Conspiracy theories abounded. It was alleged that Rosebery’s breakdown was triggered by blackmail, and that he was terrified of exposure as a homosexual. He was hounded by the lurid Marquess of Queensberry, a homophobic madman, who threatened to expose the prime minister. The theory was that Rosebery was having an affair with his private secretary, Lord Drumlanrig, Queensberry’s son, who shot himself — whether by accident or not will never be known. It was allegedly in order to protect Rosebery that the government backed Queensberry’s case against Oscar Wilde, whose lover Lord Alfred (Bosie) Douglas was Drumlanrig’s younger brother.

This attempt to involve Rosebery in the Oscar Wilde scandal is all tosh, as McKinstry shows convincingly in a gripping account. There seems no reason to believe that Rosebery was a closet queen. He was devastated when Hannah died aged 39. Rosebery was lonely, not queer. Not that he much liked women. The glamorous Daisy, Countess of Warwick, did her voluptuous best to have an affair with him and got nowhere, and when Princess Victoria, daughter of Edward VII, wanted to marry him, he snubbed her. Rosebery was shy, but he was also impossibly spoilt and selfish. His premiership failed because, like a spoilt child, he sulked when things didn’t go his way.

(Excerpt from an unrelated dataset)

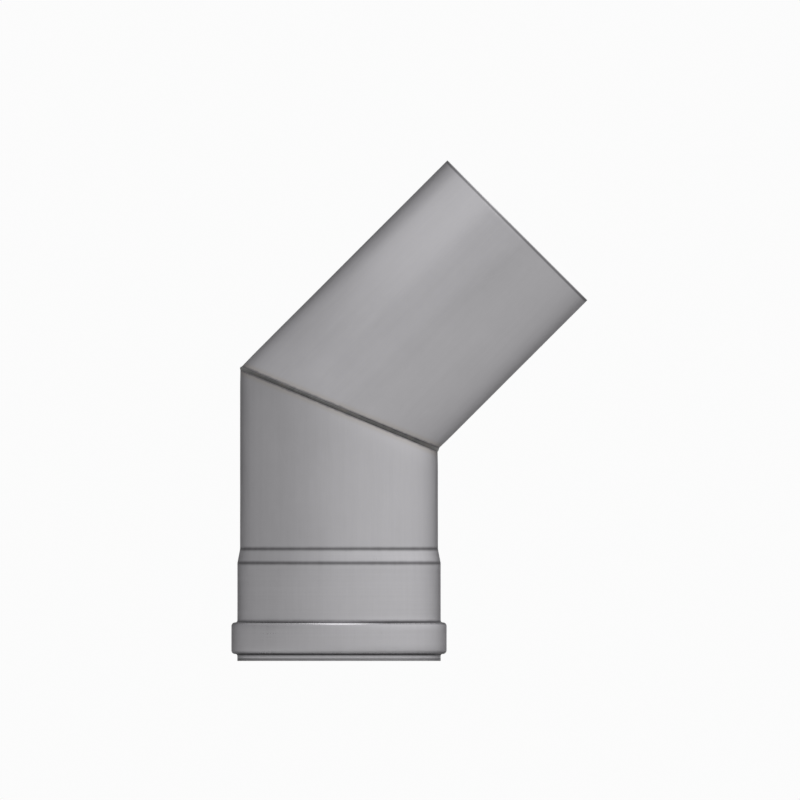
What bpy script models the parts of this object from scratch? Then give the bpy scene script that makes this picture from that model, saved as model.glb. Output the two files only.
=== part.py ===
"""Single-wall stainless flue elbow, 45 degrees, for 80 mm flue pipe.

Two rolled sheet legs meet at a mitre and are joined by a ring of weld. The lower leg ends in a
push-fit socket with a rolled bead, and a lip seal sits in the bead. The upper leg is a plain spigot.

Metres, +Z up. The socket's mouth lies on Z = 0 and faces down, and the spigot leans towards +X.
The origin is the middle of the bounding box's base. The legs' long seams are on the +Y side.
"""

import math

import bpy
from mathutils import Matrix, Vector

# Driving dimensions. Diameters are halved, so each round size is a radius.
PIPE_R = 0.0400  # outside of both legs
WALL = 0.0006  # sheet thickness
LEG = 0.1020  # mouth of the socket, or end of the spigot, to the middle of the mitre
BEND = math.radians(45)

SOCKET_R = 0.0411  # outside of the socket and of the collar below the bead
BEAD_R = 0.0435  # outside of the bead
BEAD_FOOT_Z = 0.0028  # the collar's height
BEAD_TOP_Z = 0.0156
CONE_FOOT_Z = 0.0396  # the socket ends and narrows to the pipe
CONE_TOP_Z = 0.0453
CONE_FILLET = 0.0040
BEAD_CREST_FILLET = 0.0015
BEAD_ROOT_FILLET = 0.0008

GAP = 0.0003  # kept between touching pieces
WELD_R = 0.0006  # the mitre weld's round section, which stands proud of both faces of the sheet
SEAM_WIDTH = 0.0010
SEAM_PROUD = 0.0001  # how far a long seam stands out of the sheet, inside and outside
SOCKET_SEAM_ANGLE = math.radians(110)  # about its leg's axis, from +X towards +Y
SPIGOT_SEAM_ANGLE = math.radians(70)

SEAL_BACK = 0.0015  # thickness of the seal's band behind the lips
SEAL_CHAMFER = 0.0004
LIP_COUNT = 3
LIP_TIP_R = 0.0393  # smaller than the pipe that goes in, so the lips bend
LIP_ROOT = 0.0015  # a lip's height where it leaves the band
LIP_TIP = 0.0006
LIP_RISE = 0.0016  # how much higher the tip is than the root

STEPS = 72  # facets round a leg
CUTTER = 0.30  # larger than the elbow, so that a cutter clears it
SEAM_BOX_DEPTH = 0.020  # a seam's cutter, across the wall and the bead

# Worked out from the driving dimensions
HALF_BEND = BEND / 2
SPIGOT_REACH = (LEG + PIPE_R) * math.sin(BEND)  # from the socket's axis to the spigot's far corner
AXIS_X = (BEAD_R - SPIGOT_REACH) / 2  # the socket's axis, with the bounding box centred on X = 0
MITRE_CENTRE = Vector((AXIS_X, 0, LEG))
MITRE_NORMAL = Vector((math.sin(HALF_BEND), 0, math.cos(HALF_BEND)))
EDGE_BACK = WELD_R + GAP  # from the mitre's plane to each leg's cut edge
UNCUT = PIPE_R * math.tan(HALF_BEND) + 0.010  # how far a leg runs past the mitre before it is cut

SATIN_STEEL = ("satin_steel", (0.52, 0.52, 0.53), 0.32, 1.0)
WELD_STEEL = ("weld_steel", (0.36, 0.34, 0.32), 0.42, 1.0)
SEAL_RUBBER = ("seal_rubber", (0.03, 0.03, 0.032), 0.60, 0.0)


def clear_scene():
    for obj in list(bpy.data.objects):
        bpy.data.objects.remove(obj, do_unlink=True)


def new_collection(name):
    made = bpy.data.collections.new(name)
    bpy.context.scene.collection.children.link(made)
    return made


def material(name, colour, roughness, metallic):
    """The material of that name, made the first time it is asked for."""
    if name in bpy.data.materials:
        return bpy.data.materials[name]
    made = bpy.data.materials.new(name)
    made.use_nodes = True
    shader = made.node_tree.nodes["Principled BSDF"]
    shader.inputs["Base Color"].default_value = (*colour, 1.0)
    shader.inputs["Roughness"].default_value = roughness
    shader.inputs["Metallic"].default_value = metallic
    return made


def axis_empty(name, location, lean, parts):
    """An empty whose +Z runs along a leg."""
    empty = bpy.data.objects.new(name, None)
    empty.location = location
    empty.rotation_euler = (0, lean, 0)
    parts.objects.link(empty)
    return empty


def filleted(corners):
    """The points of an outline through corners (r, z, fillet radius, arc segments)."""
    points = []
    for i, (r, z, fillet, segments) in enumerate(corners):
        here = Vector((r, z))
        if not fillet:
            points.append(here)
            continue
        back = (Vector(corners[i - 1][:2]) - here).normalized()
        on = (Vector(corners[i + 1][:2]) - here).normalized()
        half_angle = back.angle(on) / 2
        centre = here + (back + on).normalized() * fillet / math.sin(half_angle)
        first = here + back * fillet / math.tan(half_angle)
        last = here + on * fillet / math.tan(half_angle)
        turn = (first - centre).angle_signed(last - centre)
        for k in range(segments + 1):
            points.append(centre + Matrix.Rotation(-turn * k / segments, 2) @ (first - centre))
    return points


def turned(name, points, finish, parent, parts, closed=False):
    """An outline (r, z) turned about its parent's axis by a Screw modifier."""
    count = len(points)
    edges = [(i, i + 1) for i in range(count - 1)]
    if closed:
        edges.append((count - 1, 0))
    mesh = bpy.data.meshes.new(name)
    mesh.from_pydata([(p[0], 0, p[1]) for p in points], edges, [])
    obj = bpy.data.objects.new(name, mesh)
    obj.data.materials.append(material(*finish))
    obj.parent = parent
    parts.objects.link(obj)
    screw = obj.modifiers.new("turn", "SCREW")
    screw.axis = "Z"
    screw.angle = math.tau
    screw.steps = screw.render_steps = STEPS
    screw.use_merge_vertices = True
    screw.merge_threshold = 0.0001
    screw.use_smooth_shade = True
    return obj


def thicken(obj, thickness, outwards=0.0):
    """Gives a turned outline its sheet thickness, inwards but for the given amount outwards."""
    sheet = obj.modifiers.new("sheet", "SOLIDIFY")
    sheet.thickness = thickness
    sheet.offset = 2 * outwards / thickness - 1
    sheet.use_even_offset = True
    sheet.use_rim = True


def boolean(obj, cutter, operation):
    cut = obj.modifiers.new(cutter.name, "BOOLEAN")
    cut.operation = operation
    cut.object = cutter
    cut.solver = "EXACT"


def box_cutter(name, size, location, rotation, parent, cutters):
    """A box that only cuts. Its place is in its parent's axes."""
    bpy.ops.mesh.primitive_cube_add(size=1)
    box = bpy.context.active_object
    for owner in list(box.users_collection):
        owner.objects.unlink(box)
    cutters.objects.link(box)
    box.name = name
    box.data.transform(Matrix.Diagonal((*size, 1)))
    box.location = location
    box.rotation_euler = rotation
    box.parent = parent
    box.hide_render = True
    box.display_type = "WIRE"
    return box


def mitre_cutter(name, side, cutters):
    """A large box that ends EDGE_BACK from the mitre's plane. Side 1 cuts all above it, -1 all below."""
    centre = MITRE_CENTRE + MITRE_NORMAL * side * (CUTTER / 2 - EDGE_BACK)
    size = (CUTTER, CUTTER, CUTTER)
    return box_cutter(name, size, centre, (0, HALF_BEND, 0), None, cutters)


def seam_box(name, width, angle, parent, cutters):
    """A box that crosses the leg's wall along its whole length, on one side of the leg."""
    middle = Vector((math.cos(angle), math.sin(angle), 0)) * PIPE_R
    size = (SEAM_BOX_DEPTH, width, CUTTER * 2)
    return box_cutter(name, size, middle, (0, 0, angle), parent, cutters)


def socket_outline():
    """The socket leg's outer face, from above the mitre down to the mouth."""
    return filleted(
        [
            (PIPE_R, LEG + UNCUT, 0, 0),
            (PIPE_R, CONE_TOP_Z, CONE_FILLET, 1),
            (SOCKET_R, CONE_FOOT_Z, CONE_FILLET, 1),
            (SOCKET_R, BEAD_TOP_Z, BEAD_ROOT_FILLET, 3),
            (BEAD_R, BEAD_TOP_Z, BEAD_CREST_FILLET, 3),
            (BEAD_R, BEAD_FOOT_Z, BEAD_CREST_FILLET, 3),
            (SOCKET_R, BEAD_FOOT_Z, BEAD_ROOT_FILLET, 3),
            (SOCKET_R, 0, 0, 0),
        ]
    )


def spigot_outline():
    """The spigot leg's outer face, along its own axis, from its end down past the mitre."""
    return [(PIPE_R, LEG), (PIPE_R, -UNCUT)]


def seal_outline():
    """The seal's section: a band that fills the bead, with lips that rise inwards from it."""
    back_r = BEAD_R - WALL - GAP
    front_r = back_r - SEAL_BACK
    foot = BEAD_FOOT_Z + WALL + GAP
    top = BEAD_TOP_Z - WALL - GAP
    pitch = (top - foot) / LIP_COUNT
    points = [
        (back_r - SEAL_CHAMFER, top),
        (back_r, top - SEAL_CHAMFER),
        (back_r, foot + SEAL_CHAMFER),
        (back_r - SEAL_CHAMFER, foot),
        (front_r, foot),
    ]
    for i in range(LIP_COUNT):
        root = foot + pitch * (i + 0.5) - LIP_ROOT
        points += [
            (front_r, root),
            (LIP_TIP_R + LIP_TIP / 3, root + LIP_RISE),
            (LIP_TIP_R, root + LIP_RISE + LIP_TIP / 3),
            (LIP_TIP_R, root + LIP_RISE + LIP_TIP * 2 / 3),
            (LIP_TIP_R + LIP_TIP / 3, root + LIP_RISE + LIP_TIP),
            (front_r, root + LIP_ROOT),
        ]
    points.append((front_r, top))
    return points


def sheet_leg(name, outline, angle, parent, mitre, parts, cutters):
    """A rolled leg, cut along its mitre and open along its seam, and the seam that closes it."""
    leg = turned(name, outline, SATIN_STEEL, parent, parts)
    thicken(leg, WALL)
    boolean(leg, mitre, "DIFFERENCE")
    slot = seam_box(f"{name}_slot_cutter", SEAM_WIDTH + 2 * GAP, angle, parent, cutters)
    boolean(leg, slot, "DIFFERENCE")

    seam = turned(f"{name}_seam", outline, WELD_STEEL, parent, parts)
    thicken(seam, WALL + 2 * SEAM_PROUD, SEAM_PROUD)
    boolean(seam, seam_box(f"{name}_seam_keeper", SEAM_WIDTH, angle, parent, cutters), "INTERSECT")
    boolean(seam, mitre, "DIFFERENCE")


def mitre_weld(parent, parts):
    """A ring of weld along the oval where the two legs meet, centred in the sheet's thickness."""
    middle_r = PIPE_R - WALL / 2
    curve = bpy.data.curves.new("mitre_weld", "CURVE")
    curve.dimensions = "3D"
    curve.bevel_depth = WELD_R
    curve.bevel_resolution = 2
    curve.materials.append(material(*WELD_STEEL))
    spline = curve.splines.new("POLY")
    spline.points.add(STEPS - 1)
    spline.use_cyclic_u = True
    for i, point in enumerate(spline.points):
        angle = math.tau * i / STEPS
        x = middle_r * math.cos(angle)
        point.co = (x, middle_r * math.sin(angle), LEG - x * math.tan(HALF_BEND), 1)
    obj = bpy.data.objects.new("mitre_weld", curve)
    obj.parent = parent
    parts.objects.link(obj)


def main():
    clear_scene()
    parts = new_collection("flue_elbow")
    cutters = new_collection("cutters")
    socket_axis = axis_empty("socket_axis", (AXIS_X, 0, 0), 0, parts)
    spigot_axis = axis_empty("spigot_axis", MITRE_CENTRE, BEND, parts)

    above_mitre = mitre_cutter("above_mitre_cutter", 1, cutters)
    below_mitre = mitre_cutter("below_mitre_cutter", -1, cutters)
    sheet_leg(
        "socket_leg", socket_outline(), SOCKET_SEAM_ANGLE, socket_axis, above_mitre, parts, cutters
    )
    sheet_leg(
        "spigot_leg", spigot_outline(), SPIGOT_SEAM_ANGLE, spigot_axis, below_mitre, parts, cutters
    )
    mitre_weld(socket_axis, parts)
    turned("lip_seal", seal_outline(), SEAL_RUBBER, socket_axis, parts, closed=True)


main()
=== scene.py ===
"""Looks of the single-wall flue elbow: two sheet legs, their welds and the lip seal.

Metres, in the CAD model's frame. Each leg has its own axes: a point lies at an angle about the leg's
axis, from the throat of the bend towards +Y, and at a distance along the leg from the mitre's middle.
The two legs mirror each other in the mitre's plane, so one set of functions makes both.
"""

import math

import bmesh
import bpy
from mathutils import Matrix, Vector, noise

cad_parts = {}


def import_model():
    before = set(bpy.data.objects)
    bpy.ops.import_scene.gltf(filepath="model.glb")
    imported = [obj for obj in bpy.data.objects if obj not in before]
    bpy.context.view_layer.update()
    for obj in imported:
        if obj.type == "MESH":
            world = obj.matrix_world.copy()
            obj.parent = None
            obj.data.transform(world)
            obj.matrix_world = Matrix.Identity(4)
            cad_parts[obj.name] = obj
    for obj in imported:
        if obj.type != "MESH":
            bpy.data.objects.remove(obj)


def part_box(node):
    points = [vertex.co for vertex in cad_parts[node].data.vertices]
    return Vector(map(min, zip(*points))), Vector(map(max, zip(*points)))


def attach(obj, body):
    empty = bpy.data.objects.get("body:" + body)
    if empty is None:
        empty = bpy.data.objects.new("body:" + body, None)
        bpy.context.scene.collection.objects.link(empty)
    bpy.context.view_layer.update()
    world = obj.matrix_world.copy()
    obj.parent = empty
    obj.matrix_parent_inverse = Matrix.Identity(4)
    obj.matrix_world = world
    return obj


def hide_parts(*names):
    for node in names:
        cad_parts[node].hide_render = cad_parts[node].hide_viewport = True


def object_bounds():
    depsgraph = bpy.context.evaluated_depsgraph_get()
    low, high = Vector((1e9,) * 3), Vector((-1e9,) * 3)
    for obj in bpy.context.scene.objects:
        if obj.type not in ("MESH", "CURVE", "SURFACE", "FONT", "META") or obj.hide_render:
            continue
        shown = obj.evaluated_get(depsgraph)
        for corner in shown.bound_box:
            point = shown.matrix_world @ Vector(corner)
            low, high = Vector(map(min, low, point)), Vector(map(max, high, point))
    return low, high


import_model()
cad_low, cad_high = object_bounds()

# The object's main sizes, read from the CAD nodes
BEND = math.radians(45)
BEAD_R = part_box("socket_leg")[1].y
AXIS_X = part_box("socket_leg")[0].x + BEAD_R
PIPE_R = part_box("spigot_leg")[1].y
LEG = (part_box("spigot_leg")[1].z - PIPE_R * math.sin(BEND)) / (1 + math.cos(BEND))
SLOPE = math.tan(BEND / 2)  # of the mitre, per metre across the leg
MITRE = Vector((AXIS_X, 0, LEG))
MITRE_NORMAL = Vector((math.sin(BEND / 2), 0, math.cos(BEND / 2)))
MITRE_ACROSS = Vector((math.cos(BEND / 2), 0, -math.sin(BEND / 2)))
SIDEWAYS = Vector((0, 1, 0))

# The socket's outline, as in the CAD part, at distances along the leg from the mitre's middle
WALL = 0.0006
SOCKET_R = 0.0411
BEAD_FOOT = LEG - 0.0028
BEAD_TOP = LEG - 0.0156
CONE_FOOT = LEG - 0.0396
CONE_TOP = LEG - 0.0453
CONE_FILLET = 0.0040
BEAD_CREST_FILLET = 0.0015
BEAD_ROOT_FILLET = 0.0008
DEBURR = 0.00015  # rounding of the sheet's cut ends
WELD_PULL = 0.00014  # how far the mitre's weld draws the sheet in
WELD_PULL_REACH = 0.0045
SEAM_FLAT = 0.00006  # how far the sheet is flattened along its seam
SEAM_FLAT_REACH = 0.0035
WAVE = 0.00004  # height of the slight waves of thin sheet
WAVE_LENGTH = 0.022
SOCKET_SEAM = math.radians(110)  # each leg's long seam, as an angle about the leg
SPIGOT_SEAM = math.radians(70)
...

Leo McKinstry has written an enviably good biography. Political biography all too easily gets bogged down in wearisome day-to-day detail, but McKinstry manages to make even the labyrinthine intrigues of the 1890s Liberal party interesting. Basing his account on the archives and especially diaries gives it a freshness and immediacy that are rarely found. This is an authoritative and original biography which is also a riveting read.